**REQUIRED WORK:**
Only the lines from the first one through the line with "return SPRING_LOW +" should be printed, exactly as they appear.

**INFORMATION SHOWN:**

┄┄┄┄┄┄┄┄┄┄┄┄┄┄┄┄┄┄┄┄

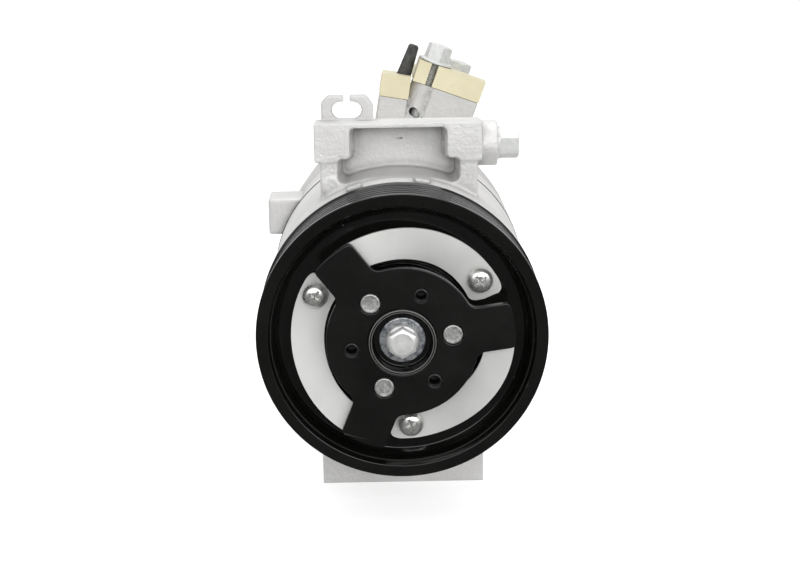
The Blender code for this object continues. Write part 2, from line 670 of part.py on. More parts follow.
def make_rivets():
    for i, angle in enumerate(ARM_ANGLES, 1):
        rivet = rod(f"plate_rivet_{i}", polar(RIVET_CIRCLE, angle, PLATE_FRONT - 0.0001),
                    polar(RIVET_CIRCLE, angle, 0.0025), RIVET_RADIUS, rotor, 20)
        join(rivet, rod(f"rivet_tail_{i}", polar(RIVET_CIRCLE, angle, 0.0019),
                        polar(RIVET_CIRCLE, angle, 0.0029), 0.0047, rotor, 16))
        finish(solid(rivet), SPRING)


def spring_height(share):
    """Front face of a leaf spring, from its screw (0) to its arm (1): flat ends, a smooth rise between."""
    climb = min(1, max(0, (share - 0.14) / 0.72))
    return SPRING_LOW + (SPRING_HIGH - SPRING_LOW) * climb * climb * (3 - 2 * climb)


def make_leaf_springs():
    """Each spring runs from a screw on the pulley's web round and up to a tab under an arm."""
    rows = 15
    for number, arm in enumerate(ARM_ANGLES, 1):
        mesh = bpy.data.meshes.new("spring_sheet")
        shape = bmesh.new()
        before = None
        for i in range(rows):
            share = i / (rows - 1)
            degrees = arm - SCREW_BEFORE_ARM - SCREW_END + share * (SCREW_BEFORE_ARM + SCREW_END + 6)
            end_trim = 0.0016 if i == 0 else 0
            inner = 0.0285 + 0.003 * share + end_trim
            outer = SPRING_OUTER - end_trim
            y = spring_height(share) + SPRING_THICKNESS / 2
            pair = [shape.verts.new(polar(inner, degrees, y)), shape.verts.new(polar(outer, degrees, y))]
            if before:
                shape.faces.new((before[0], before[1], pair[1], pair[0]))
            before = pair
        shape.to_mesh(mesh)
        shape.free()
        spring = place(f"leaf_spring_{number}", mesh, rotor)
        skin = spring.modifiers.new("thickness", "SOLIDIFY")
        skin.thickness = SPRING_THICKNESS
        skin.offset = 0
        tab_outline = [(0.0145, -0.006), (0.036, -0.0065), (0.0405, -0.004), (0.0405, 0.0065),
                       (0.0145, 0.006)]
        turn = radians(arm)
        tab_points = [(p * cos(turn) - q * sin(turn), p * sin(turn) + q * cos(turn))
                      for p, q in tab_outline]
        tab = plate(f"spring_tab_{number}", tab_points, SPRING_HIGH, SPRING_HIGH + SPRING_THICKNESS, rotor)
        join(spring, tab)
        screw_at = arm - SCREW_BEFORE_ARM
        cut(spring,
            rod(f"spring_rivet_hole_{number}", polar(RIVET_CIRCLE, arm, -0.004),
                polar(RIVET_CIRCLE, arm, 0.002), RIVET_RADIUS + GAP, rotor, 16),
            rod(f"spring_screw_hole_{number}", polar(SCREW_CIRCLE, screw_at, 0.004),
                polar(SCREW_CIRCLE, screw_at, 0.012), 0.0028, rotor))
        finish(solid(spring), SPRING)


def make_spring_screws():
    """Pan-head screws: a domed head with a cross recess, and a shank through spring and web."""
    seat = SPRING_LOW - GAP
    head = [(0, seat - 0.0029), (0.0022, seat - 0.0028), (0.0038, seat - 0.0021), (0.0048, seat - 0.0009),
            (0.0049, seat), (0.0025, seat), (0.0025, WEB_BACK - 0.0005), (0, WEB_BACK - 0.0005)]
    for i, arm in enumerate(ARM_ANGLES, 1):
        at = polar(SCREW_CIRCLE, arm - SCREW_BEFORE_ARM)
        screw = turned(f"spring_screw_{i}", head, rotor, 14, at)
        for j, (wide, high) in enumerate(((0.0022, 0.0005), (0.0005, 0.0022)), 1):
            cut(screw, block(f"cross_{i}_{j}", at + Vector((-wide, seat - 0.004, -high)),
                             at + Vector((wide, seat - 0.0014, high)), rotor))
        finish(solid(screw), ZINC)


def make_hub_bolt():
    finish(solid(ring("hub_washer", 0.0043, 0.0087, -0.0019, -0.0007, rotor, 24)), ZINC)
    bolt = rod("hub_bolt", (0, -0.0030, 0), (0, 0.0160, 0), 0.0040, rotor, 16)
    join(bolt,
         rod("hub_bolt_flange", (0, -0.0035, 0), (0, -0.0022, 0), 0.0063, rotor, 24),
         rod("hub_bolt_hex", (0, -0.0034, 0), (0, -0.0080, 0), hexagon(0.010), rotor, 6))
    finish(solid(bolt), ZINC)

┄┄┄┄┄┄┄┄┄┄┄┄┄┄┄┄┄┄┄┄

**ANSWER TO THE EXERCISE:**
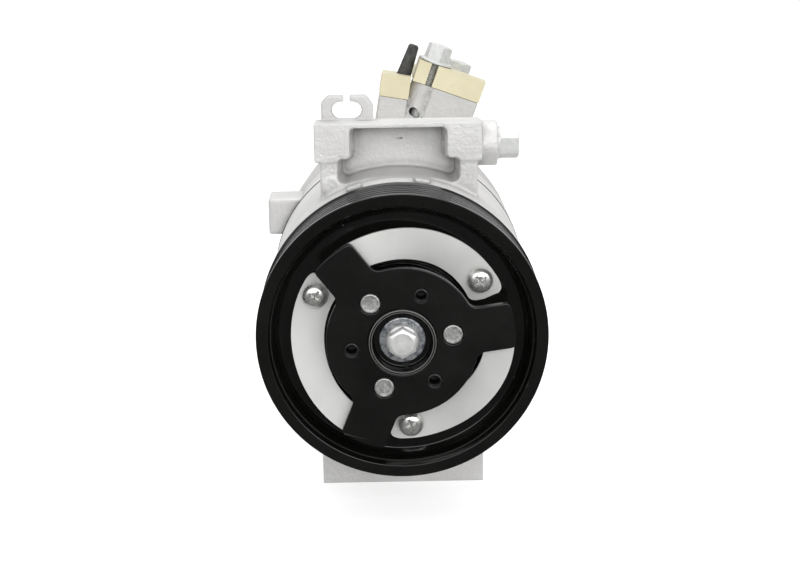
The Blender code for this object continues. Write part 2, from line 670 of part.py on. More parts follow.
def make_rivets():
    for i, angle in enumerate(ARM_ANGLES, 1):
        rivet = rod(f"plate_rivet_{i}", polar(RIVET_CIRCLE, angle, PLATE_FRONT - 0.0001),
                    polar(RIVET_CIRCLE, angle, 0.0025), RIVET_RADIUS, rotor, 20)
        join(rivet, rod(f"rivet_tail_{i}", polar(RIVET_CIRCLE, angle, 0.0019),
                        polar(RIVET_CIRCLE, angle, 0.0029), 0.0047, rotor, 16))
        finish(solid(rivet), SPRING)


def spring_height(share):
    """Front face of a leaf spring, from its screw (0) to its arm (1): flat ends, a smooth rise between."""
    climb = min(1, max(0, (share - 0.14) / 0.72))
    return SPRING_LOW + (SPRING_HIGH - SPRING_LOW) * climb * climb * (3 - 2 * climb)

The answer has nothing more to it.